The most reliable front-yard privacy setup is usually not a single row of fast-growing shrubs. It is a layered privacy band placed where exposure is actually worst, often with about 5 to 8 feet of depth in the part of the yard doing the real screening work.

That does not mean every front yard needs a deep planting bed across the full frontage. It means the privacy zone needs enough depth somewhere to stack plants in layers instead of asking one thin row of shrubs to solve everything on its own.

In practice, that usually means low planting near the front edge, a denser 3- to 5-foot layer where sightlines pass through, and taller structural plants used more selectively near exposed windows, corners, or angled views. In most front yards, that middle layer does the hardest and most useful work.

People tend to overestimate tall plants because they sound more private on paper. In reality, privacy usually improves faster when the planting holds density at eye level rather than only adding height above it.

That same pattern becomes even more obvious in Front Yard Privacy Driveway Open to Street, where exposure often breaks down first at the opening rather than across the whole lot. It also shows up differently in Front Yard Privacy Sidewalk Bike Lane Traffic, where moving sightlines create a different problem than a quiet street does.

Layer Typical height Main job Best use
Low edge planting 18 to 30 inches Softens the front edge without closing it off Front edge and along walkways
Mid-layer shrubs or grasses 3 to 5 feet Blocks the most important eye-level sightlines Main privacy zone
Taller shrubs or small trees 6 to 10 feet Softens direct views into windows and exposed corners Near windows, corners, and side angles
Open transition zone Kept visually clear Preserves access, openness, and a welcoming entry Front walk and driveway edge

What people usually get wrong first

A front yard can stay visually open from the street and still feel much more private if the critical view into the house is interrupted. One of the most common mistakes is assuming openness and exposure are the same thing. They are not. You do not need a green wall across the whole property to create privacy. You need to block the view that matters most, which makes this a design problem rather than a plant-count problem.

Another mistake is trying to plant privacy evenly instead of strategically. Front yards are rarely exposed in one flat, front-facing way. More often, the real problem comes from an angle — along a driveway approach, across a corner-lot frontage, or from the sidewalk into one particular window. In those situations, one dense shrub grouping near the porch corner often does more useful work than a long, thinner row spread evenly across the lot.

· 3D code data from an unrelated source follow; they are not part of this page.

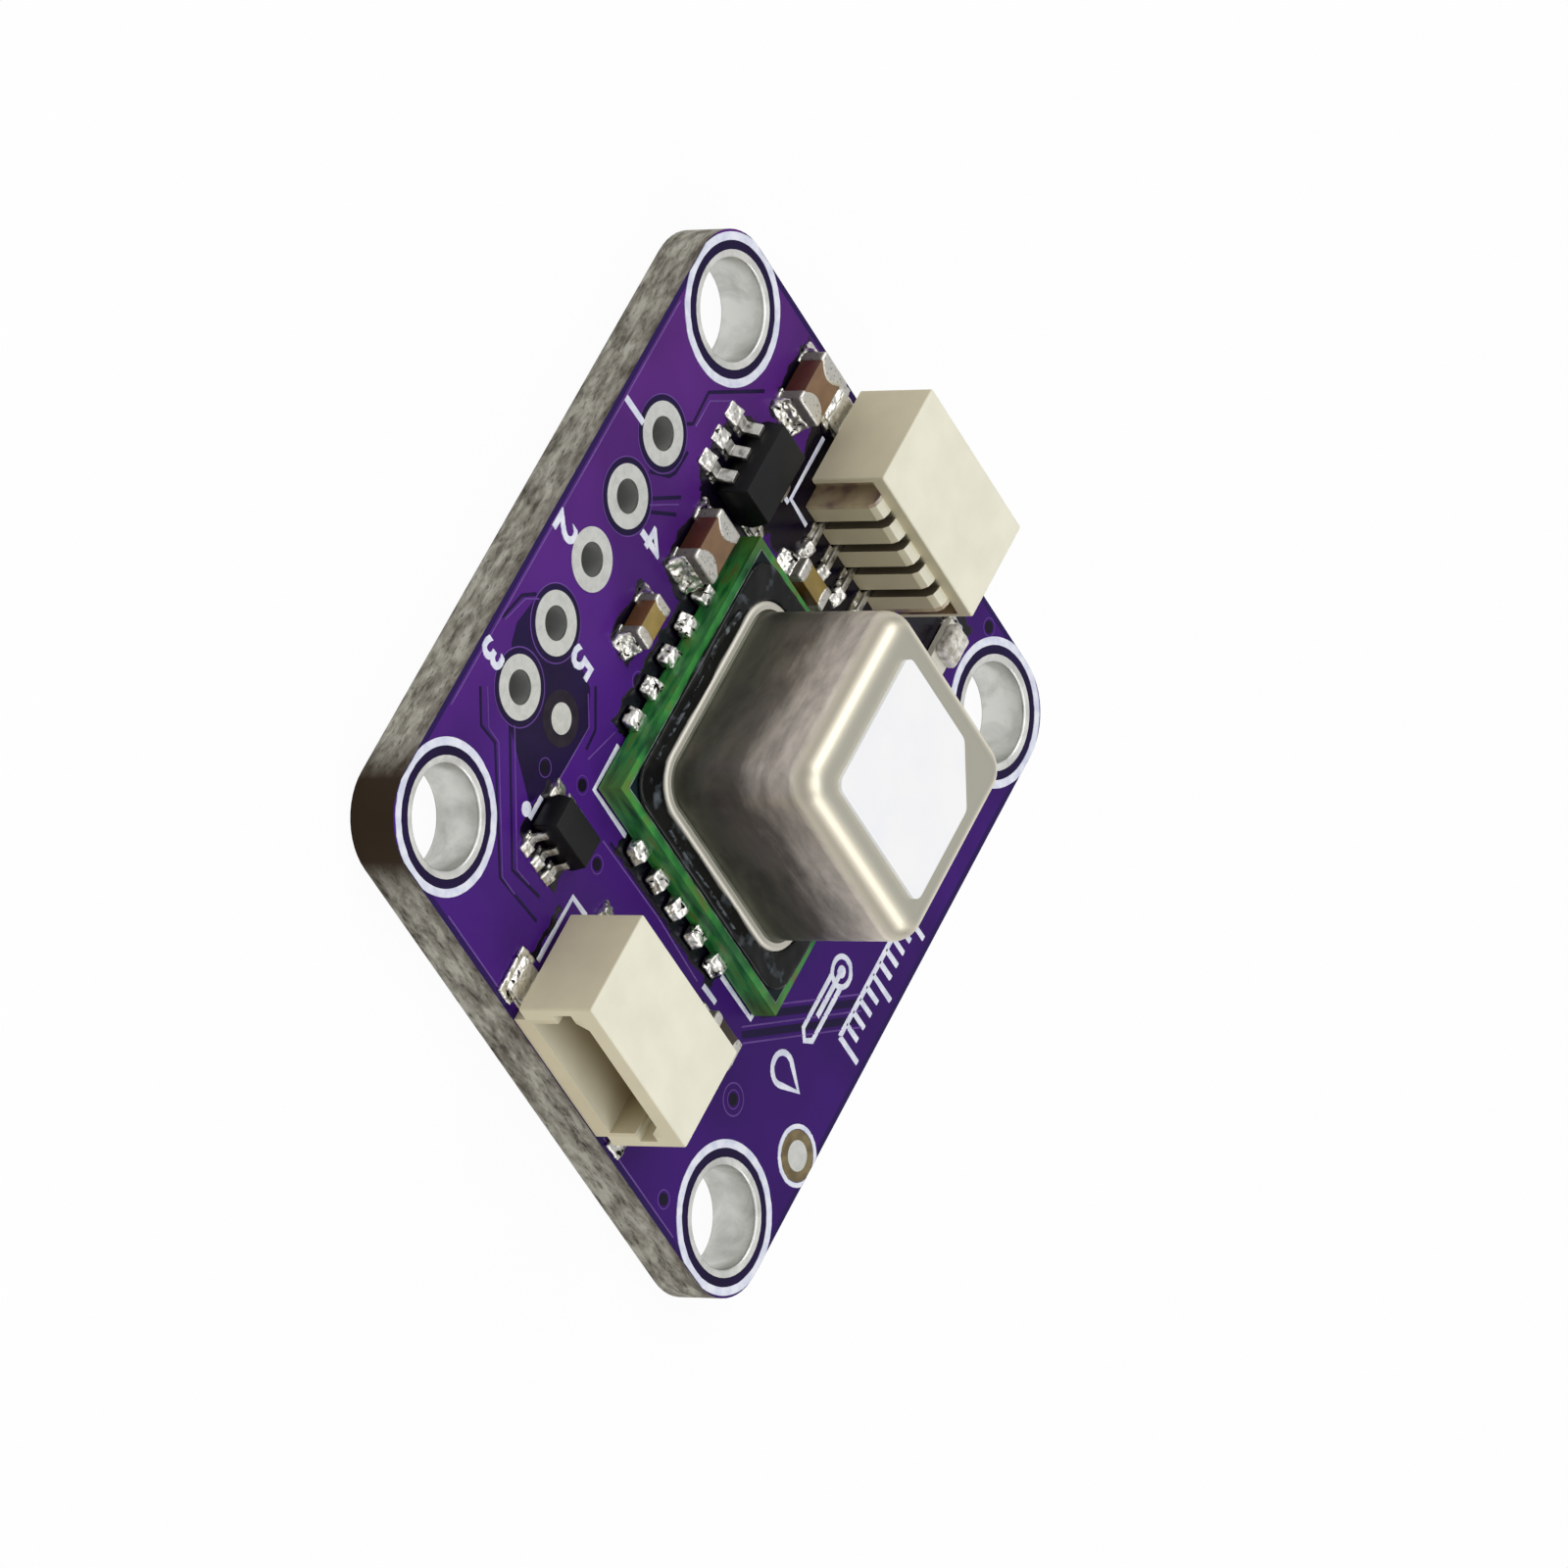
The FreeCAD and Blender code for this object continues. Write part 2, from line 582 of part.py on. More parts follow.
def infrared_emitter():
    place = "(Dims.emitter_size / 2 + Dims.inner_gap)"
    body = sensor_body("infrared_emitter", SUBSTRATE_TOP, f"-{place}", f"-{place}")
    base = new_sketch(body)
    add_square(base, "(Dims.emitter_size / 2)")
    pad(body, base, "Dims.emitter_height / 2")
    collar = new_sketch(body)
    add_circle(collar, "0", "0", size("emitter_cap"))
    pad(body, collar, size("emitter_height"))


def microphone_capsule():
    half_x = f"(({CAN_INNER_HALF} - Dims.microphone_wall_gap - Dims.inner_gap) / 2)"
    x = f"({half_x} + Dims.inner_gap)"
    y = "(Dims.microphone_width / 2 + Dims.inner_gap)"
    body = sensor_body("microphone_capsule", SUBSTRATE_TOP, x, f"-{y}")
    case = new_sketch(body)
    half_y = "(Dims.microphone_width / 2)"
    add_box(case, f"-{half_x}", half_x, f"-{half_y}", half_y)
    pad(body, case, size("microphone_height"))
    port = new_sketch(body, offset=size("microphone_height"))
    add_circle(port, f"{half_x} / 2", "0", size("microphone_port"))
    pocket(body, port, "Dims.microphone_height / 3")


def sensor_controller_chip():
    half = f"(({CAN_INNER_HALF} - Dims.controller_wall_gap - Dims.inner_gap) / 2)"
    place = f"({half} + Dims.inner_gap)"
    body = sensor_body("sensor_controller_chip", SUBSTRATE_TOP, f"-{place}", place)
    block = new_sketch(body)
    add_square(block, half)
    pad(body, block, size("controller_height"))


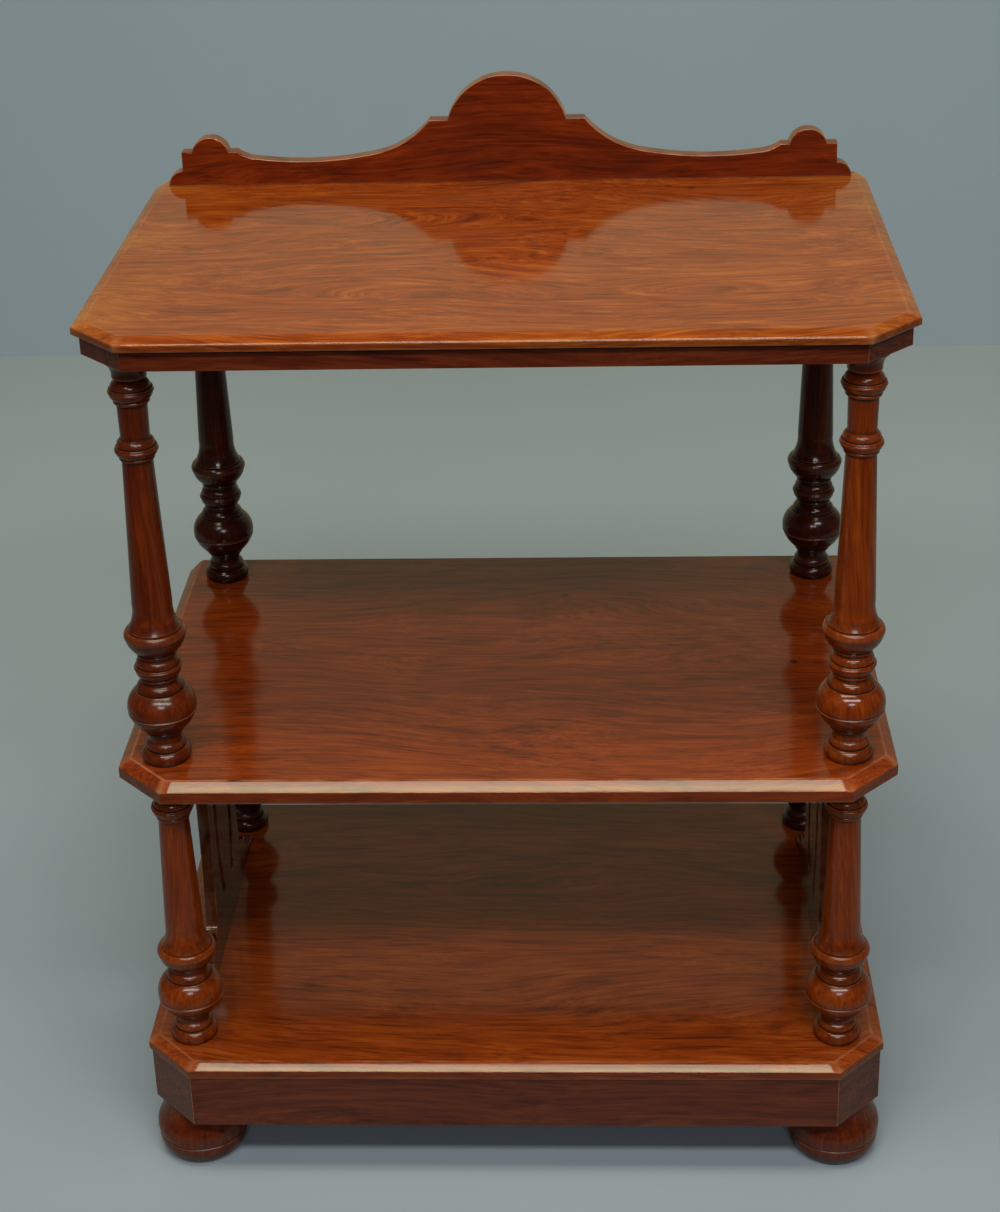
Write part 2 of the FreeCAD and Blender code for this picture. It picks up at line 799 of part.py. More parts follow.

That is why Front Yard Privacy No Setback and How to Create Front Yard Privacy When Your House Sits Directly on a Busy Street Corner solve a different version of the same problem. The shared issue is not “not enough plants.” It is exposed geometry. If the goal is to add privacy without making the entry feel closed off, this guide on front yard privacy that still looks welcoming explains how to block key sightlines while keeping the yard open and inviting.

Top-down diagram of layered front yard planting blocking direct and angled sightlines from the sidewalk and driveway to front windows

For a softer alternative to heavier screening, tall planters for driveway privacy can work especially well in open front-yard layouts.

The fix that wastes the most time

The single biggest time-waster is usually a tight row of fast-growing hedge plants. It sounds efficient, promises quick coverage, and often feels like the obvious answer. But in front yards, it tends to fail in predictable ways. Height usually comes faster than useful density, so you can get 2 to 3 feet of top growth in one season and still have thin lower screening exactly where the view needs blocking most.

It also tends to outgrow the strip it was planted in. A bed that is only 3 feet deep cannot comfortably absorb a plant that eventually wants 5 to 7 feet of width. What looks like a privacy solution on planting day often turns into a shaping problem by the next growing season. Then maintenance becomes the real project. Instead of creating a cleaner privacy plan, the hedge turns into a shearing routine every few weeks during active growth.

That is where Front Yard Fast-Growing Hedges belongs in the conversation, but not as the default answer. Speed only helps when the plant also fits the bed, holds density at the right height, and does not make the entry feel pinched.

People also tend to overestimate how much a straight hedge line can solve in driveway-heavy yards. If most of the frontage is hardscape, privacy usually has to happen in concentrated pockets rather than in one continuous strip. That is why Front Yard Design Constraints When a Large Driveway Takes Up Most of the Front Yard is often more relevant here than generic screen-plant advice.

Pro Tip: Before planting, place two stakes in the proposed bed and run string at 4 feet and 6 feet high. Then stand on the sidewalk and at the curb cut. That quick test reveals whether the planting is solving the real view or just looking like it should.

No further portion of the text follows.